Liu, Huan, Zhang, YuXuan, Hou, Tao, Chen, Xueli, Gao, Chongfeng, Han, Lujia, Xiao, Weihua
Fuel processing technology 2018 v.174 pp. 53-60
alcohols, alcoholysis, biorefining, cellulose, corn stover, crystal structure, depolymerization, energy, forces, grinding, lignocellulose, microwave radiation, microwave treatment, milling, particle size
In this study, ball milling was applied as a pretreatment to promote the production of ethyl levulinate (EL) from corn stover under microwave irradiation. The experiments showed mechanical grinding significantly increased the EL yields by 31.23 and 23.31% at 160 and 170 °C, respectively. To further understand the influence of ultrafine grinding on alcoholysis process, we have presented a series of physicochemical and morphological analysis for the ball milled corn stover. The characterization indicated that ball milling sharply reduced the particle size to cellular scale and the intact, smooth surface changed to an open, porous structure during ball milling. It also resulted in the disruption of crystalline cellulose to amorphous state and the depolymerization of polysaccharides with an increase in reducing-ends.
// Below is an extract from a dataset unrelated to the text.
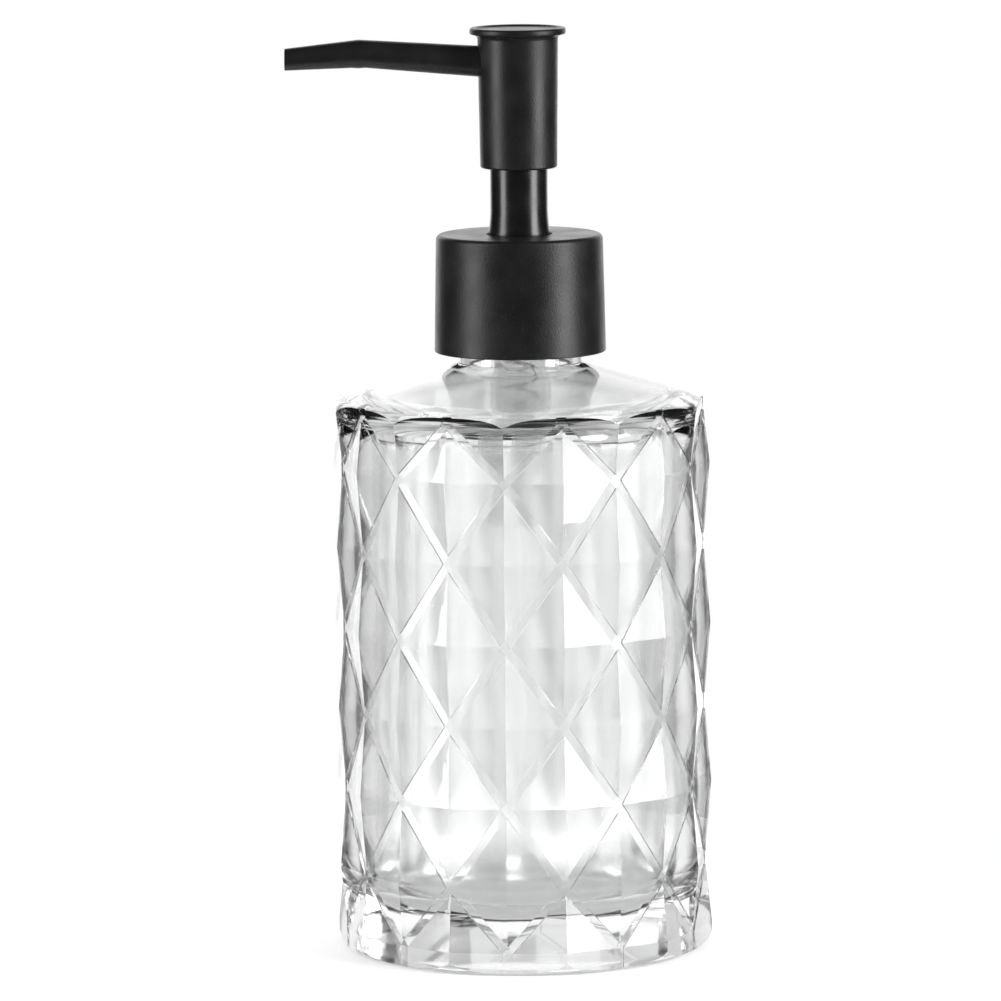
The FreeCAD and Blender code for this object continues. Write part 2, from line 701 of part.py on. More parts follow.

In general, mechanical processing approach could efficiently modify the corn stover and facilitate the EL production in the following three ways: firstly, the reduction in particle size with increased surface increased the reaction accessibility of cellulose; secondly, the destruction of compact cellulose crystal structure conduced to the reduction of alcoholysis energy barrier; moreover, the depolymerized polysaccharides resulted in the increase of the reaction sites, which further improved the reaction activity and promote EL conversion. The mechanical processing approach could well hold the key to a better use of the mechanical forces in the alcohol reaction system, providing an environment-friendly method into lignocellulosic biorefinery schemes.